19 de noviembre de 2012

La rebelión de las aplicaciones móviles



En 2009 la American Dialect Society (ADS) de los Estados Unidos eligió tweet como Palabra del Año. El verbo para buscar en Google ( to google ; googlear, para nosotros) fue nombrado Palabra de la Década.

Pero la ADS, fundada en 1889, nos daría una sorpresa al año siguiente, y una lección. La Palabra del Año de 2010 sería app . Un doble acierto. Primero, porque el iPhone y la iPad, así como más tarde Android, habían convertido esta abreviatura (que no es ni remotamente nueva) en vedette. O star, para ponerlo en el tono correcto. Segundo, porque se avecinaba un largo ciclo de apps, en cuya plenitud nos encontramos hoy.

Hemos estado hablando de aplicaciones ( applications ), es decir programas que nos sirven para hacer ciertas tareas, desde que existen las computadoras, y desde siempre nos hemos apropiado de la abreviatura app.

En 2007 aparecería el revolucionario iPhone, de la mano de Apple, que instalaría una idea no menos disruptiva. Aunque ya existían los smartphones, es decir, teléfonos celulares a los que se le pueden instalar aplicaciones, el AppStore de Apple, además de adueñarse del término, fundó un ecosistema de desarrolladores que alimentaron al iPhone con numerosas, muchas veces impensadas funciones. El almácigo para las cientos de miles de apps que brotan hoy estaba listo y abonado.

En rigor, la sinergia suscitada por Apple fue la de un huracán, porque un smartphone es, mucho antes que un teléfono, una computadora. Así que en el iPhone y la iPad podías tener apps, pero también libros, video y música. En el iPod touch podías oír tu música, pero también ver la Web y el correo o instalar cualquiera de las miles de apps disponibles.

Pero estaba ocurriendo algo más, más profundo y transformador.

El software para computadoras solía costar entre 50 y 150 dólares. Los había mucho más caros, en el orden de los varios miles. Y millonarios, ciertamente, en el ámbito corporativo. Pero, en general, podías adquirir una buena aplicación para tu computadora personal por menos de 200 dólares. Había también software gratis. Pero lo que nunca había existido eran aplicaciones que costaran 1 dólar. O, para ser precisos, ¡99 centavos!

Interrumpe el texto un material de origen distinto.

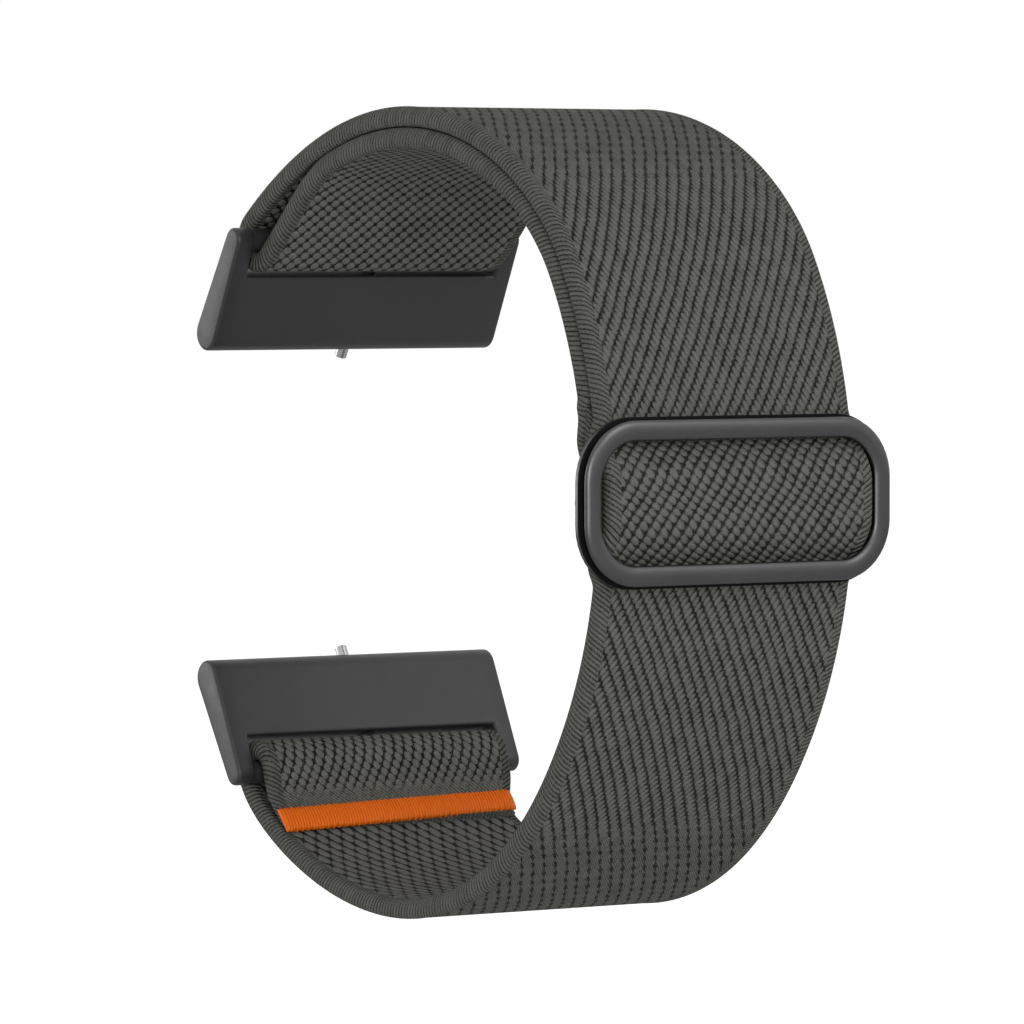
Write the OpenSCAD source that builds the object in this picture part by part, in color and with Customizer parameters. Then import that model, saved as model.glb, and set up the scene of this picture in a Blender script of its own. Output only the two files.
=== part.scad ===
// Nylon watch strap: one length of woven webbing with a slider buckle and two lug adapters.
// X runs across the webbing, Y from the buckle to the adapters, Z from the lower adapter to the upper one.
// The origin is the middle of the wrist opening, halfway between the bars of the two adapters.
// The webbing starts in a fold sewn round the lower bar, passes under, over and under the buckle,
// goes round the upper bar and comes back on the inside to end in a loop on the buckle's pin.

/* [Webbing] */
// Width of the webbing
webbing_w = 26.5; // [20:0.5:30]
// Thickness of the webbing
webbing_t = 1.7; // [1.3:0.05:2.2]
// Gap between two layers that lie on each other
layer_gap = 0.15; // [0.1:0.05:0.4]

/* [Loop] */
// Distance from the origin to the middle of the webbing's thickness, at the buckle
loop_front = 27.1; // [24:0.1:32]
// Radius of the arc that the webbing follows behind the buckle
arc_r = 40.6; // [36:0.1:46]
// Half of the angle that this arc covers
arc_half = 30; // [26:1:34]
// Height of the buckle's middle over the origin
buckle_rise = 1.9; // [-2:0.1:3]
// Distance from the origin to the two bars, away from the buckle
bar_back = 26.5; // [23:0.1:30]
// Half of the distance between the two bars
bar_half_gap = 24; // [21:0.1:27]
// Angle that the webbing has turned through where it meets the upper bar
upper_turn = 128; // [115:0.5:140]
// Straightness of the upper curve at its buckle end
upper_lead = 13.5; // [10:0.1:22]
// Straightness of the upper curve at its bar end
upper_trail = 26.4; // [18:0.1:32]
// Angle that the webbing has turned through where it meets the lower bar
lower_turn = 161.5; // [140:0.5:165]
// Straightness of the lower curve at its buckle end
lower_lead = 32.8; // [22:0.1:36]
// Straightness of the lower curve at its bar end
lower_trail = 6; // [5:0.1:14]
// Share of the upper curve after which the two layers part
part_share = 0.8; // [0.5:0.01:0.9]

/* [Sewn ends] */
// Length of the tail that is folded back round the lower bar
tail_l = 7.5; // [6.5:0.1:10]
// Thickness of the tail where it is sewn flat
tail_sewn_t = 0.6; // [0.5:0.05:1.2]
// Length of the orange bar tack, across the webbing
tack_l = 25.5; // [16:0.1:26]
// Width of the orange bar tack, along the webbing
tack_w = 2.4; // [1.5:0.1:3]
// Height of a bar tack over the webbing
tack_t = 0.35; // [0.3:0.05:0.7]
// Thickness of the webbing in the loop on the buckle's pin
end_t = 1.2; // [0.9:0.05:1.4]
// Thickness that the loop's folded end is sewn down to at its cut
cut_t = 0.35; // [0.3:0.05:0.8]
// Angle on the arc where the loop's folded end is cut
end_cut = 11.5; // [10:0.5:13]
// Length of the bar tack on the loop's end, across the webbing
end_tack_l = 22; // [14:0.5:25]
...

Y más. Gran parte de los programas del AppStore no tienen costo alguno, son gratis. O, más bien, son gratis, pero se solventan por medio de publicidad. Un modelo que había fallado catastróficamente en la PC vino a instalarse a sus anchas en los móviles, muy a pesar de que son éstos los que más información recaudan sobre nuestros gustos, movimientos, usos y costumbres. En total, si el programa está bueno, no tenemos problema en que nos muestre avisos, al revés de lo que ocurría con la PC. Todo un dato: la relación que establecemos con la computadora parece ser de mayor apropiación que la que sostenemos con el teléfono. Tiene lógica, en principio: los smartphones se te pueden caer y romperse, se vuelven obsoletos más rápido, los perdemos, te los roban.

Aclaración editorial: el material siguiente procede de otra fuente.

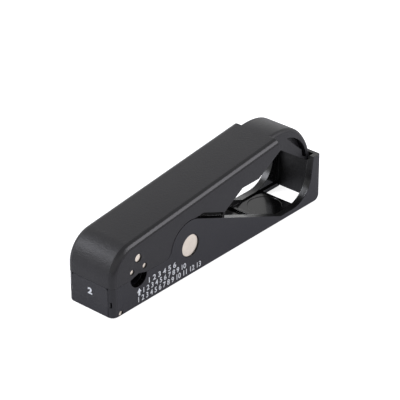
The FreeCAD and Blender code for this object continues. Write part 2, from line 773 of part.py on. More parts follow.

El modelo AppStore funcionó tan bien que toda la industria del software para público en general intenta hoy copiarlo. El único que estaba en condiciones de replicar y eventualmente superar ese éxito era Google, que había tenido la precaución de adquirir Android, un sistema operativo para smartphones basado en Linux, en 2007 (el año en que nació el iPhone). Amazon, también, aunque en otro sentido: veterano del colapso puntocom , es un gran táctico y explota hábilmente su inmensa biblioteca de contenidos (y el concepto de nube , sin ir más lejos). Pero la última palabra, en este frente, no está dicha todavía.

Hasta el rey del software, Microsoft, acaba de adoptar, calcado, el mismo esquema del AppStore. Eso lo dice todo.